Large Language Models (LLMs)

Large language models (LLMs) are AI systems trained on vast amounts of text data to understand and generate human language. Built on Transformer architectures with billions to trillions of parameters, LLMs exhibit emergent capabilities — skills not explicitly trained for — including reasoning, coding, translation, and question answering.
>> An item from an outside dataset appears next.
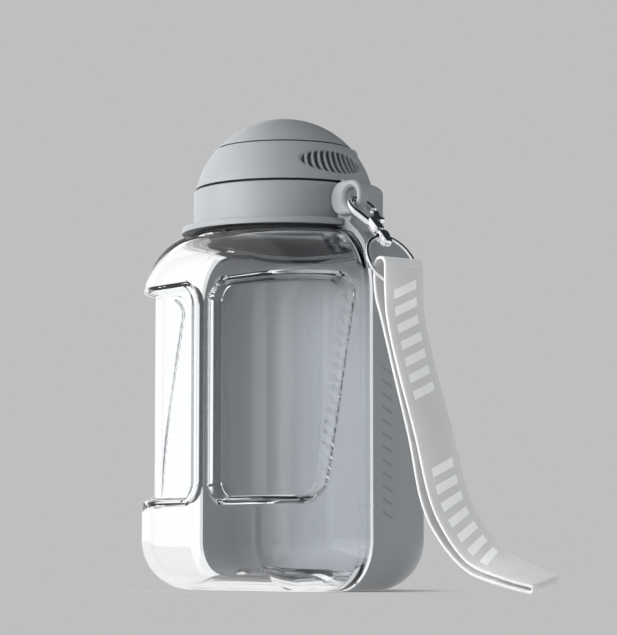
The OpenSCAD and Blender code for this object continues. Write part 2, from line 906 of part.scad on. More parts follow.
module swivel_eye() {
    color(steel)
        hook_frame()
            difference() {
                union() {
                    translate([barrel_end - stem_z, 0, 0])
                        rotate([0, 90, 0])
                            cylinder(r = stem_head_r, h = stem_head_h);
                    translate([barrel_end - stem_z, 0, 0])
                        rotate([0, 90, 0])
                            cylinder(r = stem_r, h = stem_z + eye_r - 1.2);
                    translate([hook_l, 0, 0])
                        sphere(eye_r);
                    translate([ball_s, 0, 0])
                        sphere(ball_r);
                }
                translate([hook_l, -far / 2, 0])
                    rotate([-90, 0, 0])
                        cylinder(r = eye_bore_r, h = far);
            }
}

module wire_ring() {
    color(steel)
        translate([ring_x, ear_mid_y, ring_z])
            rotate([0, ring_slope, 0])
                rotate_extrude()
                    translate([ring_r, 0])
                        circle(wire_r, $fn = 24);
}

// Smooth value between entries of a list, at a place counted in entries
function smooth(list, at) =
    let (i = min(floor(at), len(list) - 2))
    let (t = at - i)
    let (a = list[max(i - 1, 0)], b = list[i], c = list[i + 1], d = list[min(i + 2, len(list) - 1)])
    b + 0.5 * t * ((c - a) + t * ((2 * a - 5 * b + 4 * c - d) + t * (3 * b - 3 * c + d - a)));

function unit(v) = v / norm(v);

// Middle, across and outward directions of the strap at a place along it
function strap_mid(at) = smooth(strap_path, at) + [0, ear_mid_y, 0];
function strap_dir(at) = unit(strap_mid(min(at + 0.05, last_at)) - strap_mid(max(at - 0.05, 0)));
function strap_wide(at) =
    let (w = smooth(strap_across, at), d = strap_dir(at))
    unit(w - d * (w * d));
function strap_out(at) = cross(strap_wide(at), strap_dir(at));
last_at = len(strap_path) - 1;
strap_steps = 27;
fold_steps = 6;

// Middle line of the layer, once round the loop: down the outer side, round the lower fold,
// up the inner side and round the fold on the ring. Each entry is place, outward, across
strap_loop = concat(
    [for (i = [0:strap_steps])
        let (at = last_at * i / strap_steps)
        let (out = -strap_out(at))
        [strap_mid(at) + out * smooth(strap_half_gap, at), out, strap_wide(at)]],
    [for (i = [1:fold_steps - 1])
        let (a = 180 * i / fold_steps)
        let (out = -strap_out(last_at) * cos(a) + strap_dir(last_at) * sin(a))
        [strap_mid(last_at) + out * smooth(strap_half_gap, last_at), out, strap_wide(last_at)]],
    [for (i = [0:strap_steps])
        let (at = last_at * (1 - i / strap_steps))
        let (out = strap_out(at))
        [strap_mid(at) + out * smooth(strap_half_gap, at), out, strap_wide(at)]],
    [for (i = [1:fold_steps - 1])
        let (a = 180 * i / fold_steps)
        let (out = strap_out(0) * cos(a) - strap_dir(0) * sin(a))
        [strap_mid(0) + out * fold_r, out, strap_wide(0)]]);

module strap() {
    n = len(strap_loop);
    points = [for (s = strap_loop) each [
        s[0] + s[1] * strap_t / 2 - s[2] * strap_w / 2,
        s[0] + s[1] * strap_t / 2 + s[2] * strap_w / 2,
        s[0] - s[1] * strap_t / 2 + s[2] * strap_w / 2,
        s[0] - s[1] * strap_t / 2 - s[2] * strap_w / 2]];
    faces = [for (k = [0:n - 1], i = [0:3])
        let (m = (k + 1) % n, j = (i + 1) % 4)
        each [[4 * k + i, 4 * m + j, 4 * m + i], [4 * k + i, 4 * k + j, 4 * m + j]]];
    color([0.8, 0.81, 0.8])
        polyhedron(points, faces);
}

// Block of sewn thread that closes the loop, on the inner layer of the strap
stitch_l = 9;
stitch_inset = 4;
stitch_at = 2.6;
stitch_t = 0.5;

module strap_stitch() {
    at = stitch_at;
    out = strap_out(at);
    middle = strap_mid(at) + out * (smooth(strap_half_gap, at) + strap_t / 2);
    across = strap_wide(at);
    along = strap_dir(at);
    color("white")
        multmatrix([
            [along[0], across[0], out[0], middle[0]],
            [along[1], across[1], out[1], middle[1]],
            [along[2], across[2], out[2], middle[2]]])
            translate([-stitch_l / 2, stitch_inset - strap_w / 2, side_gap])
                cube([stitch_l, strap_w - 2 * stitch_inset, stitch_t]);
}

tank();
bowl();
collar();
neck_seal();
cap_plug();
cap_band();
vent_valve();
spout();
flip_lid();
stopper_seat();
stopper();
hinge_pin();
hook_body();
hook_gate();
gate_pin();
gate_spring();
swivel_eye();
wire_ring();
strap();
strap_stitch();
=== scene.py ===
import math

import bmesh
import bpy
import numpy as np
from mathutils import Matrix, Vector


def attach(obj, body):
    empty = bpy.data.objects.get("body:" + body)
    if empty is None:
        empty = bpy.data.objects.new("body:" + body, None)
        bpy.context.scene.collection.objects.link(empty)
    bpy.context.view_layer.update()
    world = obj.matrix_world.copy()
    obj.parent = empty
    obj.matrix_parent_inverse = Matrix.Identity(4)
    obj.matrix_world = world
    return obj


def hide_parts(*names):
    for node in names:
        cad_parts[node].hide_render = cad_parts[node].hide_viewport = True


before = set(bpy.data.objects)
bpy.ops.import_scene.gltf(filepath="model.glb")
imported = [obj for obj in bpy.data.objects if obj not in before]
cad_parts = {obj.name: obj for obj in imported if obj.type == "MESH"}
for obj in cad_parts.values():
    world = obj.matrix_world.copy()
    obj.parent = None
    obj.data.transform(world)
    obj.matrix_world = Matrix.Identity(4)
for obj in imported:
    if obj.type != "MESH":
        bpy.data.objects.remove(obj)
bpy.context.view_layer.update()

# Camera: it stands at the height of the base, a little over a metre off towards the ear's side of
# the clear front, and looks slightly up, so that the whole bottle and its strap fill the frame.
azimuth = math.radians(52)
camera_distance = 1.11
camera_height = 0.016
focal_pixels = 2500
picture_height = 635
axis_offset = 24.5
horizon_offset = 236.5

towards = Vector((-math.sin(azimuth), math.cos(azimuth), 0))
sideways = Vector((math.cos(azimuth), math.sin(azimuth), 0))
aim = towards + sideways * axis_offset / focal_pixels + Vector((0, 0, horizon_offset / focal_pixels))


def new_object(name, data):
    """Object of some data, put into the scene."""
    made = bpy.data.objects.new(name, data)
    bpy.context.collection.objects.link(made)
    return made


camera = new_object("camera", bpy.data.cameras.new("camera"))
camera.location = Vector((0, 0, camera_height)) - towards * camera_distance
camera.rotation_euler = aim.to_track_quat("-Z", "Y").to_euler()
camera.data.sensor_width = 36
camera.data.lens = camera.data.sensor_width * focal_pixels / picture_height
bpy.context.scene.camera = camera

# Studio: a pale floor and an even pale backdrop, a soft key lamp at the left, one between it and the
# camera, a wide one at the right and a faint one behind. Clear plastic looks through at a white room;
# what shines also sees dark sides of the room, behind the bottle and at its right, which draw its edges.
backdrop_grey = 0.521


def adder(tree):
    """Function that adds one node to a tree: settings by name, inputs by name or as i0, i1 and so on."""

    def add(kind, settings=None, **inputs):
        node = tree.nodes.new(kind)
        for key, value in (settings or {}).items():
            setattr(node, key, value)
        for key, value in inputs.items():
            socket = node.inputs[int(key[1:])] if key[1:].isdigit() else node.inputs[key.replace("_", " ")]
            if isinstance(value, bpy.types.NodeSocket):
                tree.links.new(value, socket)
            else:
                socket.default_value = value
        return node

    return add


def empty_tree(owner):
    """Clears the node tree of a material or a world, and gives the function that adds nodes to it."""
    owner.use_nodes = True
    owner.node_tree.nodes.clear()
    return adder(owner.node_tree)


def compute(add, operation, *values):
    """Result of one sum on sockets or numbers."""
    inputs = {f"i{place}": value for place, value in enumerate(values)}
    return add("ShaderNodeMath", {"operation": operation}, **inputs).outputs[0]


def ramp(add, value, start, end, low, high, kind="LINEAR"):
    """Value that passes from low to high while the given one passes from start to end."""
    return add("ShaderNodeMapRange", {"interpolation_type": kind}, Value=value,
               From_Min=start, From_Max=end, To_Min=low, To_Max=high).outputs[0]


def blend(add, share, first, second):
    """Colour that passes from the first to the second as a share goes from 0 to 1."""
    return add("ShaderNodeMix", {"data_type": "RGBA"}, Factor=share, i6=first, i7=second).outputs[2]


world = bpy.data.worlds.new("studio")
bpy.context.scene.world = world
add = empty_tree(world)
rays = add("ShaderNodeLightPath")
direction = add("ShaderNodeTexCoord").outputs["Generated"]


def room_side(facing, start, end, depth):
    """How dark the room is towards one side: up to depth, as the cosine of the angle to that side
    rises from start to end."""
    along = add("ShaderNodeVectorMath", {"operation": "DOT_PRODUCT"}, i0=direction, i1=tuple(facing))
    return ramp(add, along.outputs["Value"], start, end, 0.0, depth, "SMOOTHSTEP")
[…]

How Large Language Models Works

LLMs are pre-trained using self-supervised learning: given a sequence of text, the model learns to predict the next token. This is done at massive scale using hundreds of billions of tokens of internet text, books, and code. After pre-training, models are typically fine-tuned with human feedback (RLHF) to align outputs with helpful, harmless, and honest responses. At inference time, the model generates text token-by-token using sampling strategies.

Key Use Cases

  • Conversational AI and chatbots
  • Code generation and debugging
  • Document summarisation
  • Translation and localisation
  • Search and question answering
  • Legal and medical document analysis
  • Content creation and editing

Frequently Asked Questions

What is a large language model?
A large language model is a neural network (typically Transformer-based) with billions of parameters, trained on massive text corpora to generate and understand language. GPT-4, Claude 3, Gemini, and Llama 3 are prominent examples.
How do LLMs know so much?
LLMs learn from patterns in their training data, which may include Wikipedia, books, academic papers, code, and web pages. They develop internal representations of world knowledge that can be retrieved at inference time.
What is the difference between LLMs and chatbots?
Traditional chatbots used rules or retrieval to generate responses. LLMs generate responses by predicting the most contextually appropriate text given a conversation history, enabling far more flexible, nuanced, and capable dialogue.
Are LLMs the same as AI?
No. LLMs are a specific type of AI model specialised in language. AI is a broad field encompassing computer vision, robotics, reinforcement learning, and more. LLMs are a particularly prominent category of AI in 2023-2025.